■ STATED TASK: Locate each line with the string "that" in the listing below and copy it.

■ DATA SUPPLIED:
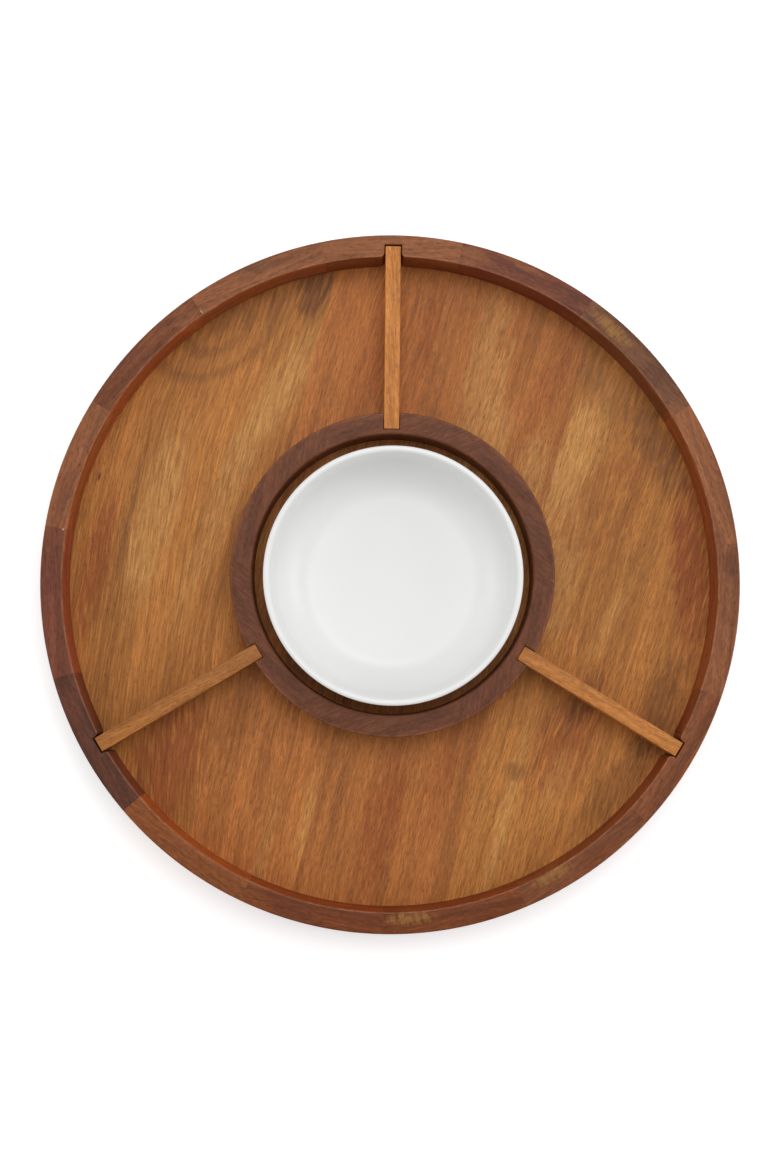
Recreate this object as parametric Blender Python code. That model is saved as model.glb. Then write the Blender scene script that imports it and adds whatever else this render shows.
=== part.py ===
"""Chip and dip server: a round tray turned from glued wood, with three dividers that lift out
of their slots and a glazed bowl that stands loose inside a small ring.

Metres, +Z up. The origin is the centre of the rim's underside, where the tray rests, and the
dividers are named as seen by a person who sits at the -Y side.
"""

import math

import bmesh
import bpy
from mathutils import Matrix, Vector

# Tray: rim and floor board, with the heights in the order that they stack up
TRAY_RADIUS = 0.1905
UNDERSIDE_RECESS = 0.002
FLOOR_THICKNESS = 0.010
WELL_DEPTH = 0.025
RIM_WIDTH = 0.0122
REBATE_WIDTH = 0.0065
TOP_ROUND = 0.0012
OUTER_TOP_ROUND = 0.0018
BOTTOM_ROUND = 0.0015

# Where the rim's blocks meet, in degrees from +X: they are cut to nearly equal lengths
RIM_JOINTS = (
    6.6, 30.8, 54.7, 78.2, 101.8, 125.3, 149.0, 171.0, 196.3, 220.8, 244.9, 268.9, 292.9, 317.0, 341.0,
)

# Floor board: straight planks, joined along lines that lean to the right
PLANK_LEAN = math.radians(14.2)
PLANK_JOINTS = (-0.0728, -0.0099, 0.0729)

# Ring that holds the bowl, set a little behind the middle of the tray
RING_WIDTH = 0.0119
RING_JOINTS = (56, 116, 176, 236, 296, 356)
RING_CENTRE = Vector((0.0009, 0.0041))

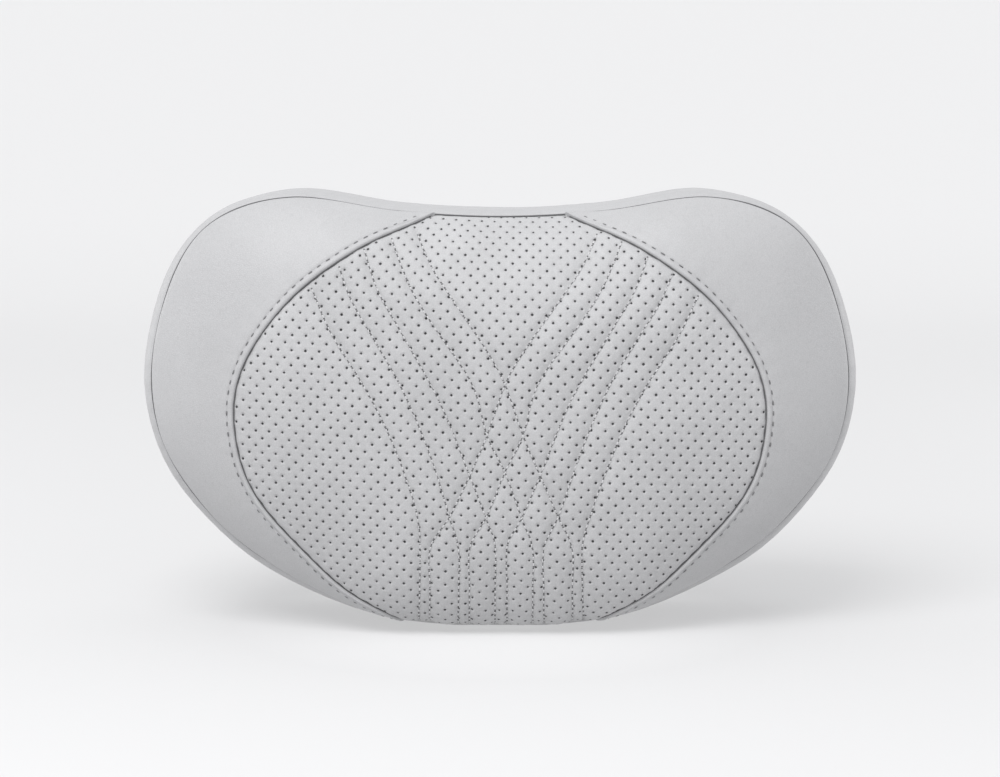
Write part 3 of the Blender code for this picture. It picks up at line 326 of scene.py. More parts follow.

■ WRITTEN ANSWER:
Recreate this object as parametric Blender Python code. That model is saved as model.glb. Then write the Blender scene script that imports it and adds whatever else this render shows.
"""Chip and dip server: a round tray turned from glued wood, with three dividers that lift out
of their slots and a glazed bowl that stands loose inside a small ring.
# Tray: rim and floor board, with the heights in the order that they stack up
# Floor board: straight planks, joined along lines that lean to the right
# Ring that holds the bowl, set a little behind the middle of the tray